Aku melihat ekspresi suamiku dengan santai menanggapi perkataanku. Yah, mau bagaimana lagi, Mas Dendi bukanlah orang yang senang mengikuti berita viral atau kepo dengan medsos, itu yang Kusuka darinya.

“Terus, kira-kira kamu bisa nolong aku nggak?” 

“Kenapa harus bos kamu yang ketemu? Bukannya kalau hanya untuk interview, kamu pun bisa melakukannya?”

“Entahlah. Bu Melanie bersikeras harus dia yang interview. Dan ….” 

“Dan? Masih ada lagi?” Mas Dendi menaikkan sebelah alisnya.
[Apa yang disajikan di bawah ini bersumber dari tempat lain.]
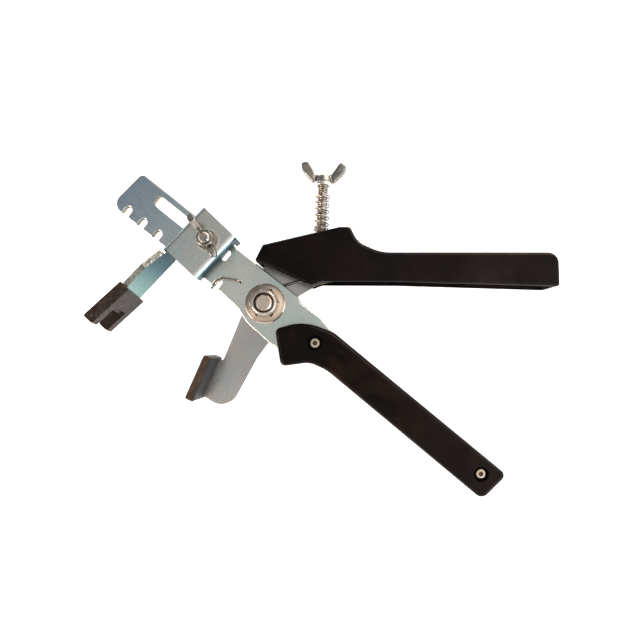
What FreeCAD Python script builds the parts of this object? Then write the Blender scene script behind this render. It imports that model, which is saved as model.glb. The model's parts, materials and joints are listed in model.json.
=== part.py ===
# Adjustable traction pliers for wedge-and-clip tile levelling, lying flat on a table.
# Millimetres.  X runs along the upper handle, Y across the tool, +Z up from the table.
# Everything is first built about the pivot (X = Y = 0) and then moved so that the
# origin is the bottom centre of the whole tool.
import math
import os

import FreeCAD
import Part

Vec = FreeCAD.Vector

# ---- driving dimensions ----------------------------------------------------------
bar_angle = -38.7            # the rack bar and its grip, turned about the pivot
bracket_lean = -5.0          # the bracket and its arm lean outward from the bar
plate_low, plate_high = 15.0, 18.0       # rack bar, 3 mm sheet
lever_low, lever_high = 8.4, 11.4        # lever, 3 mm sheet behind the bar

notch_pitch = 10.8
notch_count = 7
notch_last = -27.9           # notch nearest the pivot, along the bar
notch_width, notch_top, tooth_tip = 4.0, -5.0, -10.6
slot_start, slot_end, slot_y, slot_width = -84.2, -32.3, 7.4, 6.4
slot_corner = 1.4

pivot_radius = 5.0
sleeve_radius = 6.0
running_fit = 0.05           # radial clearance of a turning fit
bolt_head_flats, bolt_head_high = 16.0, 3.55
bolt_tip_low, bolt_tip_high = 24.4, 1.2
back_washer_radius, back_washer_thick = 10.6, 1.2
nut_washer_radius, nut_washer_crown = 11.1, 7.6
nut_flats, nut_low, nut_high = 15.0, 20.4, 24.0
collar_radius, collar_low, collar_high = 6.9, 22.0, 25.2
locking_radius, locking_low, locking_high = 5.85, 23.65, 24.75
thread_fit = 0.08            # radial clearance of an M6 thread

bracket_x, bracket_y = -47.1, 7.3        # centre of the bracket's web, on the bar
bracket_half = 12.5
bracket_sheet = 3.2
bracket_bottom, bracket_top = -19.0, 12.0
web_low, web_high = 24.0, 27.0
arm_low, arm_high = 7.0, 32.0
arm_end = -58.0
clamp_x, clamp_y = 2.6, 0.33             # clamp bolt, from the web's centre

fork_width, fork_length, fork_thick = 30.0, 25.7, 6.3
fork_slot_width, fork_slot_depth = 16.6, 11.6
fork_middle = 19.5
fork_top = -46.8                         # where the shoe starts, along the arm
fork_tilt = 10.0                         # the shoe is turned in the arm's plane, low side outward

pad_centre = (-32.2, -42.5)              # middle of the line where arm and pad meet
pad_angle = 246.0                        # the pad's long direction
pad_thick, pad_back = 4.8, 0.2
pad_low, pad_high = 6.0, 31.0
flange_high = 29.5

m6_radius = 2.95
wing_reach, wing_rise, wing_thick = 13.2, 11.6, 2.6
wing_nut_turn = -58.0
screw_point = (32.3, 66.2)               # under the adjusting screw's head
screw_tilt = -2.8                        # lean of that screw from the Y axis
screw_z = 16.5
screw_length = 50.0
spring_wire, spring_radius, spring_turns, spring_length = 1.0, 3.9, 5, 19.6
return_wire, return_radius = 1.5, 8.0

handle_low, handle_high, handle_wall = 3.6, 25.6, 2.0
handle_screws = ((62.0, 19.6), (140.0, 19.0))
grip_low, grip_split, grip_high = 7.5, 16.5, 25.5
grip_wall = 2.6
grip_rounding = 3.0
grip_screws = ((35.7, 0.3), (151.4, 1.2))
spring_hole = (-18.8, 0.6)               # where the return spring's leg comes up through the bar

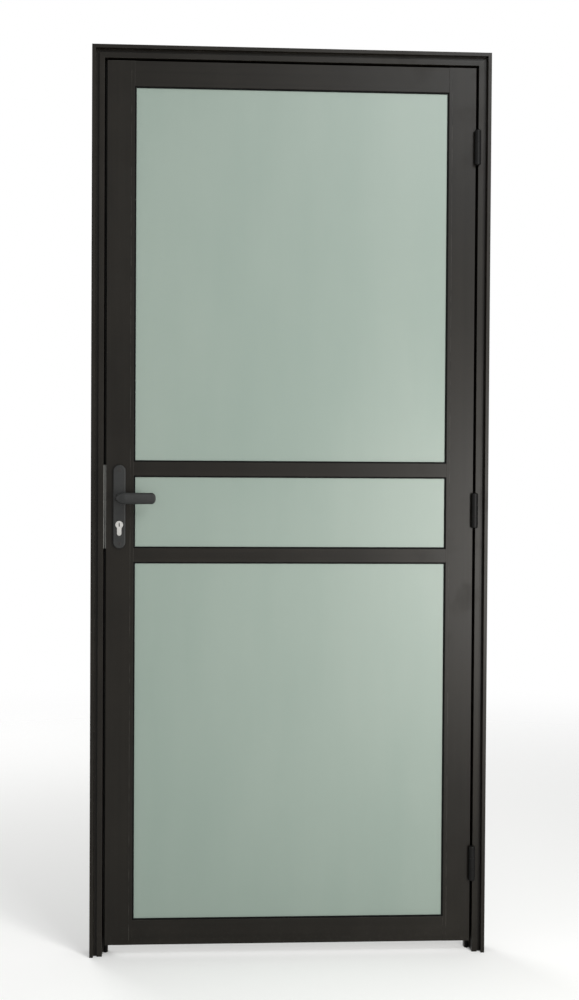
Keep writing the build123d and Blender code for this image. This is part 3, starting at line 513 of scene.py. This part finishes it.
def whiteSky(name):
    f = Finish(bpy.data.worlds.new(name))
    dim, full = [
        f.add("ShaderNodeBackground", values={"Color": (1.0, 1.0, 1.0), "Strength": lightLook[part]})
        for part in ("sky", "seen")
    ]
    sky = f.add("ShaderNodeMixShader", values={0: seenRays(f), 1: dim, 2: full})
    f.add("ShaderNodeOutputWorld", values={"Surface": sky})
    return f.owner


def areaLamp(name, look):
    lamp = bpy.data.lights.new(name, "AREA")
    lamp.shape = "RECTANGLE"
    lamp.size, lamp.size_y = look["size"]
    lamp.energy = look["watts"]
    lamp.color = look["colour"]
    holder = bpy.data.objects.new(name, lamp)
    scene.collection.objects.link(holder)
    holder.location = look["place"]
    towards = Vector(look["aim"]) - Vector(look["place"])
    holder.rotation_euler = towards.to_track_quat("-Z", "Y").to_euler()


scene.world = whiteSky("studio")
for name, look in lamps.items():
    areaLamp(name, look)
print("sky and", len(lamps), "lamps")

# the camera, as the photograph was taken: angles in radians
view = {
    "place": (-0.23533, -3.6, 1.11487),
    "yaw": -0.064723,
    "pitch": -0.022196,
    "roll": 0.006043,
    "focal": 1587.16,  # in pixels of a picture 1000 pixels high
    "high": 1000.0,
    "sensor": 36.0,
}


def placeCamera(name):
    yaw, pitch, roll = view["yaw"], view["pitch"], view["roll"]
    ahead = np.array(
        [-math.sin(yaw) * math.cos(pitch), math.cos(yaw) * math.cos(pitch), math.sin(pitch)]
    )
    level = np.array([math.cos(yaw), math.sin(yaw), 0.0])
    above = np.cross(level, ahead)
    right = math.cos(roll) * level + math.sin(roll) * above
    top = -math.sin(roll) * level + math.cos(roll) * above
    camera = bpy.data.cameras.new(name)
    camera.sensor_fit = "VERTICAL"
    camera.sensor_height = view["sensor"]
    camera.lens = view["focal"] * view["sensor"] / view["high"]
    camera.clip_end = 200.0
    tripod = bpy.data.objects.new(name, camera)
    scene.collection.objects.link(tripod)
    turned = np.stack([right, top, -ahead], 1).tolist()
    rows = [[*row, place] for row, place in zip(turned, view["place"])]
    tripod.matrix_world = Matrix(rows + [[0, 0, 0, 1]])
    return tripod


scene.camera = placeCamera("camera")
print("camera")
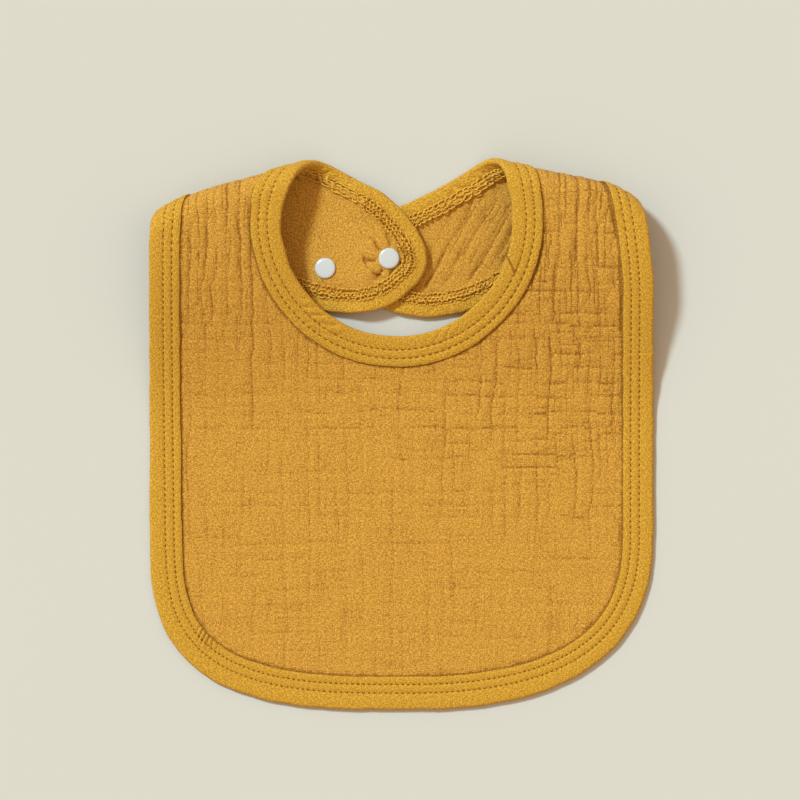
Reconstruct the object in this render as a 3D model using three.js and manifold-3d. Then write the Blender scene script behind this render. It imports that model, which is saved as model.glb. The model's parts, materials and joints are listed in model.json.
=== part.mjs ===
// A baby's bib of crinkled double-layer cotton, bound with bias tape and closed at the back of
// the neck by plastic snaps. It lies face up and snapped shut. Both shoulders are folded back,
// so the two straps lie under the neck opening, the left one on top of the right one.
//
// Each layer is drawn as the flat pattern it is cut to, then folded over the two shoulder lines.
// Units are millimetres: +X to the right, +Y towards the neck, +Z up from the table.

import * as THREE from 'three';
import { mergeVertices } from 'three/addons/utils/BufferGeometryUtils.js';
import Module from 'manifold-3d';

const wasm = await Module();
wasm.setup();

const at2 = (x, y) => new THREE.Vector2(x, y);
const radians = THREE.MathUtils.degToRad;
const { smoothstep, lerp } = THREE.MathUtils;

// ---- Driving dimensions ----

// The layers, measured from the middle of the cloth.
const FABRIC_T = 0.6;
const PLY_GAP = 0.2;
const TAPE_T = 0.6;
const TAPE_GAP = 0.3;
const PANEL_HALF = PLY_GAP / 2 + FABRIC_T;
const TAPE_INNER = PANEL_HALF + TAPE_GAP;
const TAPE_OUTER = TAPE_INNER + TAPE_T;
const TAPE_W = 15.3;
const TAPE_TIP_W = 12.6;
const TAPE_NARROWS_OVER = 25;
const FABRIC_INSET = TAPE_T + TAPE_GAP;

// The flat pattern.
const HALF_WIDTH = 129;
const LEFT_SIDE_TOP_Y = 95;
const RIGHT_SIDE_TOP_Y = 70;
const SIDE_BOTTOM_Y = -48;
const BOTTOM_DEPTH = 92;
const BOTTOM_ROUNDNESS = { left: 3.0, right: 2.5 };
const BOTTOM_STEPS = 16;
const NECK_CENTRE = at2(-2.5, 110.5);
const NECK_R = 59;
const LEFT_TIP_R = 19.5;
const RIGHT_TIP_R = 23.5;
const LEFT_TIP = at2(-42, 215.5);
const RIGHT_TIP = at2(28.9, 222.9);
const LEFT_TIP_MIDDLE = radians(45);
const RIGHT_TIP_MIDDLE = radians(145);
const RIGHT_NECK_JOIN = radians(220);
const QUARTER = Math.PI / 2;

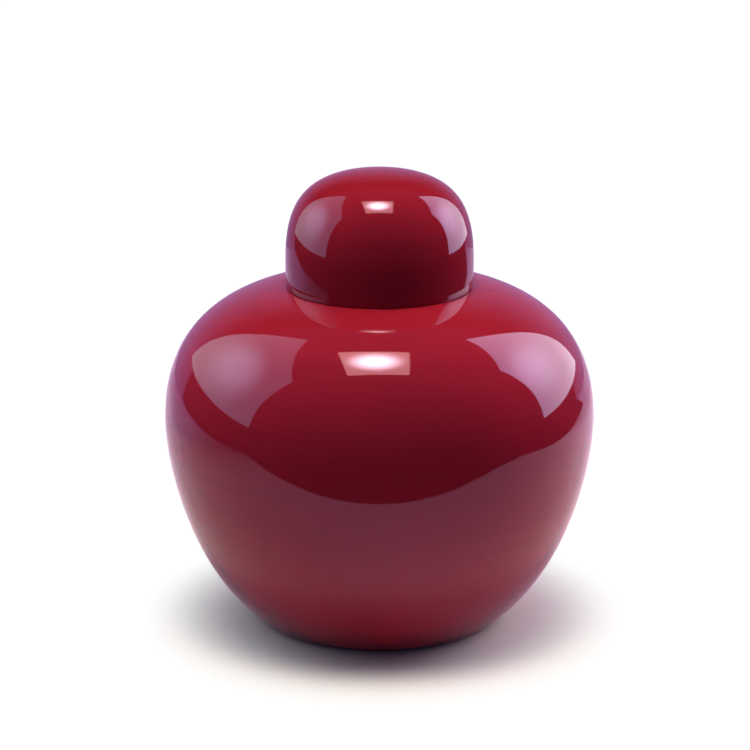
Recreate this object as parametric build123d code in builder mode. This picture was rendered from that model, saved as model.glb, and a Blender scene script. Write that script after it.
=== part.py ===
"""Ginger jar: a globular, high-shouldered vessel with a plain domed cap for a lid.

Millimetres. The origin is the centre of the foot, on the surface that the jar stands on, and +Z is
the jar's axis. Every piece is a turned shape, so each is one profile revolved about that axis.
"""
import os
from math import radians, tan

from build123d import *

# Vessel, outside. Slopes are in degrees above the horizontal, going outward.
foot_radius = 71.0
foot_slope = 37.0
belly_radius = 125.0
belly_height = 120.0
seat_height = 198.0
shoulder_slope = -7.0

# Fullness of the outside curves: a handle's share of the way from one end of its curve to the other.
flank_foot_fullness = 0.77
flank_belly_fullness = 0.21
shoulder_belly_fullness = 0.72
shoulder_seat_fullness = 0.455

# Vessel, inside. The wall thickens down the flank, as the maker leaves it to carry the weight above.
belly_wall = 5.5
shoulder_wall = 5.5
foot_wall = 4.0  # how far the floor's edge lies inside the foot's edge
floor_thickness = 7.0
floor_corner_radius = 12.0
inner_foot_fullness = 0.79
inner_mouth_fullness = 0.56
throat_rounding = 2.4

# Foot ring, which the jar stands on.
foot_ring_width = 9.0
foot_recess = 3.0
foot_edge_rounding = 1.5

# Neck collar, which the lid slips over.
neck_height = 24.0
neck_wall = 4.5
lip_rounding = 2.0
seat_margin = 0.6  # width of the seat that shows outside the lid's rim

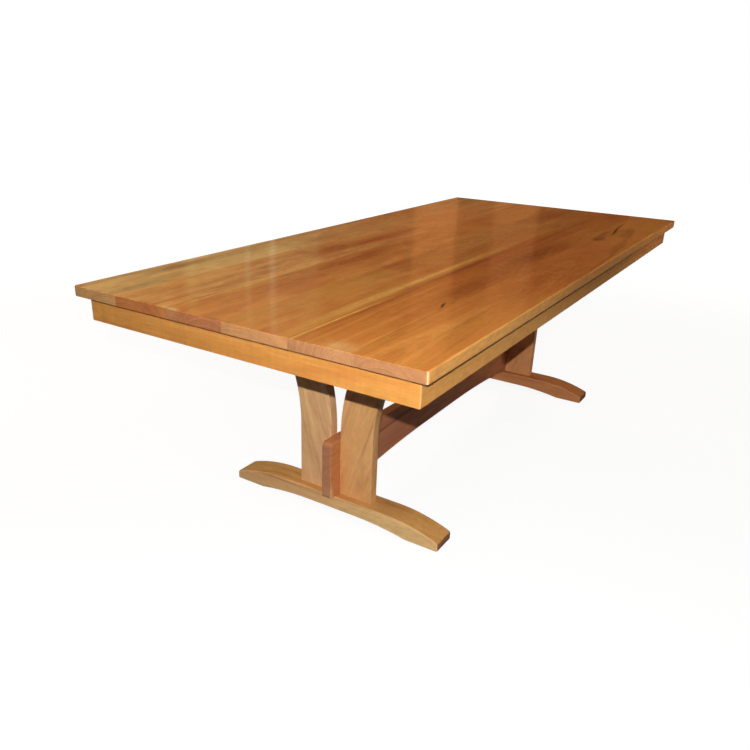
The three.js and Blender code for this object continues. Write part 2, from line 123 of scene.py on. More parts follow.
class Graph:
    """The nodes of one material, lamp or world."""

    def __init__(self, tree):
        self.tree = tree
        tree.nodes.clear()

    def node(self, kind, settings=None, inputs=None, output=0):
        """Adds a node: its settings first, then the values or wires of its sockets."""
        made = self.tree.nodes.new(kind)
        for name, value in (settings or {}).items():
            if name == "stops":
                self.set_stops(made.color_ramp, value)
            else:
                setattr(made, name, value)
        for name, value in (inputs or {}).items():
            if isinstance(value, Wire):
                self.tree.links.new(value.socket, made.inputs[name])
            else:
                made.inputs[name].default_value = value
        return Wire(self, made.outputs[output]) if made.outputs else None

    @staticmethod
    def set_stops(ramp, stops):
        while len(ramp.elements) < len(stops):
            ramp.elements.new(1.0)
        for element, (place, colour) in zip(ramp.elements, stops):
            element.position = place
            element.color = opaque(colour)

    def sum(self, operation, *values):
        return self.node("ShaderNodeMath", {"operation": operation}, dict(enumerate(values)))

    def vector(self, operation, a, b, output="Vector"):
        return self.node("ShaderNodeVectorMath", {"operation": operation}, {0: a, 1: b}, output)

    def dot(self, a, b):
        return self.vector("DOT_PRODUCT", a, tuple(b), "Value")

    def combine(self, x, y, z):
        return self.node("ShaderNodeCombineXYZ", None, {"X": x, "Y": y, "Z": z})

    def split(self, vector):
        parts = self.node("ShaderNodeSeparateXYZ", None, {"Vector": vector}).socket.node
        return [Wire(self, parts.outputs[axis]) for axis in "XYZ"]

    def noise(self, x, y, z, detail=2.0, roughness=0.5):
        """Smooth noise from 0 to 1 that changes over about one unit of x, y and z."""
        inputs = {"Scale": 1.0, "Detail": detail, "Roughness": roughness}
        inputs["Vector"] = self.combine(x, y, z)
        return self.node("ShaderNodeTexNoise", None, inputs, "Fac")

    def random(self, number):
        settings = {"noise_dimensions": "1D"}
        return self.node("ShaderNodeTexWhiteNoise", settings, {"W": number}, "Value")

    def ramp(self, factor, stops):
        return self.node("ShaderNodeValToRGB", {"stops": stops}, {"Fac": factor}, "Color")

    def step(self, value, low, high, out_low=0.0, out_high=1.0):
        """Rises smoothly from one value to another as the input goes from low to high."""
        settings = {"interpolation_type": "SMOOTHSTEP"}
        inputs = {"Value": value, "From Min": low, "From Max": high}
        inputs.update({"To Min": out_low, "To Max": out_high})
        return self.node("ShaderNodeMapRange", settings, inputs, "Result")

    def limit(self, value):
        return self.node("ShaderNodeClamp", None, {"Value": value})

    def blend(self, factor, a, b):
        """Mixes two linear colours."""
        a = a if isinstance(a, Wire) else opaque(a)
        b = b if isinstance(b, Wire) else opaque(b)
        inputs = {"Factor": factor, "A": a, "B": b}
        return self.node("ShaderNodeMix", {"data_type": "RGBA"}, inputs, "Result")

    def brighten(self, colour, factor):
        inputs = {"Vector": colour, "Scale": factor}
        return self.node("ShaderNodeVectorMath", {"operation": "SCALE"}, inputs, "Vector")


def new_material(name):
    material = bpy.data.materials.new(name)
    material.use_nodes = True
    return material, Graph(material.node_tree)


# Timber
@dataclass(frozen=True)
class Mark:
    """A streak, stain or crack: its middle and half sizes in metres, its slant in degrees."""

    along: float
    across: float
    half_length: float
    half_width: float
    colour: tuple
    strength: float
    slant: float = 0.0


@dataclass(frozen=True)
class Cut:
    """How a piece was sawn: which way its grain runs and where the pith lay from its middle.

    Drift is how far the pith moves away in a metre. A piece with curved faces names the axis that
    its flat faces look along.
    """

    grain: tuple
    across: tuple
    pith: tuple
    drift: tuple = (0.0, 0.01)
    seed: float = 0.0
    flat: tuple = ()


@dataclass(frozen=True)
class Tone:
    """The colours of a piece, from pale to dark and at its ends, and how strong its figure is."""

    pale: tuple
    middle: tuple
    dark: tuple
    end: tuple
    russet: float = 0.3
    honey: float = 0.3
    ring: float = 0.1
    end_ring: float = 0.2
    ripple: float = 0.0
    # How strongly eased edges take the pale colour: partly wear, partly a painted highlight
    edge_wear_and_highlight: float = 0.85
    # A darker colour for upward faces: painted shade of the grazing light on the tops
    upper: tuple = ()
    marks: tuple = ()


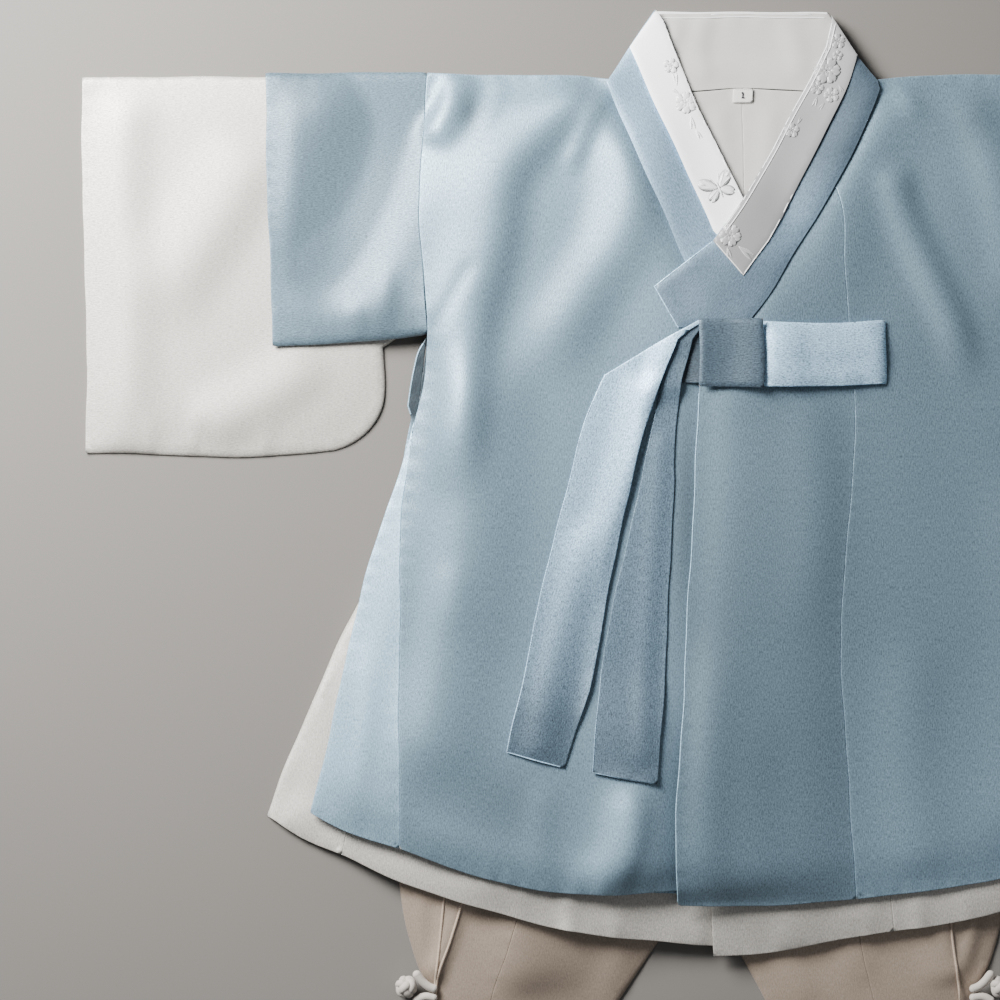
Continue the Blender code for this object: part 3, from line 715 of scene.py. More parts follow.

“Dan Bu Melanie menjanjikan uang jika aku berhasil mempertemukan dia dengan CEO Naga Mas Abadi, Mas.” Kepalaku tertunduk sembari menautkan kedua tanganku, takut jika suamiku akan marah.

“Berapa yang bosku tawarkan?”

“Aku tak tahu, Bu Melanie hanya menyodorkan amplop coklat dan meletakkannya di meja tanpa memberitahu jumlahnya. Mas, ayolah tolong aku. Ini demi kita, masa depan kita, nggak mungkin kan kita pinjam sana-sini, hutang kita udah numpuk.” Aku mencengkram pelan lengan suamiku, memelas padanya.

“Liat nanti ya, Sayang. Soalnya, CEO tempat Mas kerja agak gila orangnya.”

“Gila gimana?” 

“Dia itu pilih-pilih kalau mau diwawancara dan nggak sembarangan pula orang yang wawancara dia. Tapi kamu tenang aja, Mas akan coba ngomong sama sekretarisnya, ya.”

Aku sedikit lega, masih ada harapan dan aku harus yakin itu.